Qu'en conclure ? Que la résistance est vaine ? Qu'il vaut mieux vivre nos vies sans nous torturer puisque les puissants ont décidé que les enfants et adultes palestiniens - et désormais aussi libanais - ne méritaient pas d'être protégés contre la violence génocidaire décomplexée d'un État allié qui a déjà franchi toutes les lignes rouges possibles et imaginables ? Qu'en 2024, malgré toutes les normes de droit internationales héritées de la deuxième guerre mondiale et malgré le temps passé par des diplomates et activistes du monde entier pour définir des règles supplémentaires pour assurer que des forces puissantes ne puissent pas massacrer des plus faibles en toute quiétude, le principe de réalité nous invite à accepter que chaque jour des hommes, des femmes et des enfants soient tués, torturés, blessés, privés de tout par un pays allié du nôtre simplement parce qu'ils sont nés Palestiniens ou Libanais?

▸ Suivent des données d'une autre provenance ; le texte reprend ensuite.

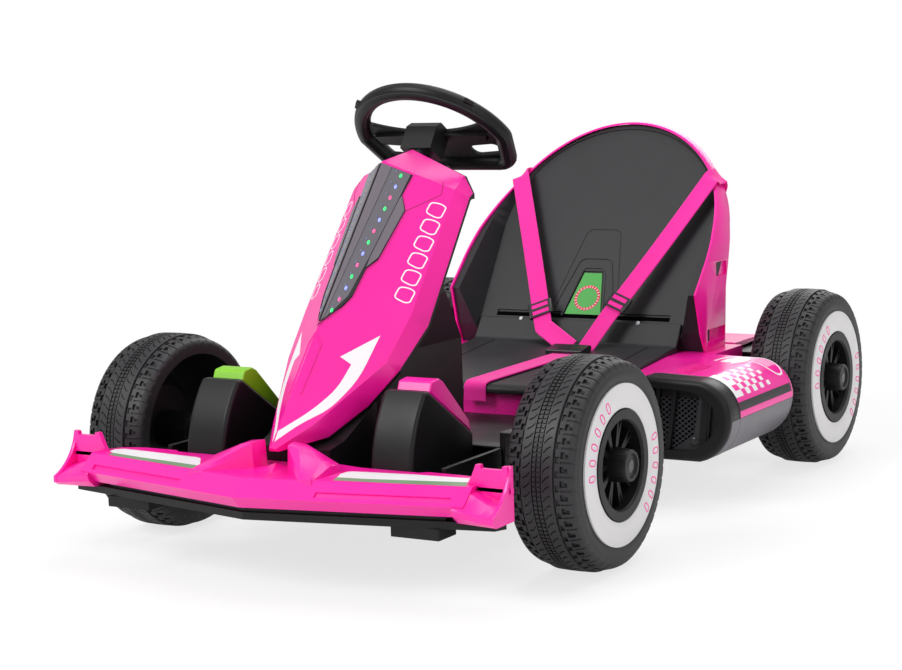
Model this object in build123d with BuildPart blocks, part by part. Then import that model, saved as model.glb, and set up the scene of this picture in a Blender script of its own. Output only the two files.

Eh bien non. Je conclus de ce qui précède que non seulement la morale que beaucoup d'entre nous sentent confusément ou très clairement, mais également le droit international le plus basique et un principe longuement pensé et construit par de nombreux intellectuels terriens et accepté par TOUS les États obligent à la protection des plus faibles contre les pires crimes. Que les obligations ne s'éteignent pas lorsqu'elles sont violées. Que par conséquent il est de notre devoir de rappeler à nos dirigeants qui nous représentent si mal qu'ils ont l'obligation de faire ce qu'il faut pour assurer la protection immédiate des peuples soumis à des crimes de guerre, crimes contre l'humanité, nettoyage ethnique ou génocide. Cela va bien au-delà de vagues appels au respect du droit ou à un cessez-le-feu tout en scandant un soutien indéfectible à un État soupçonné de génocide par la Cour Internationale de Justice. Cela inclut d'ailleurs le recours à la force armée si tous les autres moyens ont été épuisés.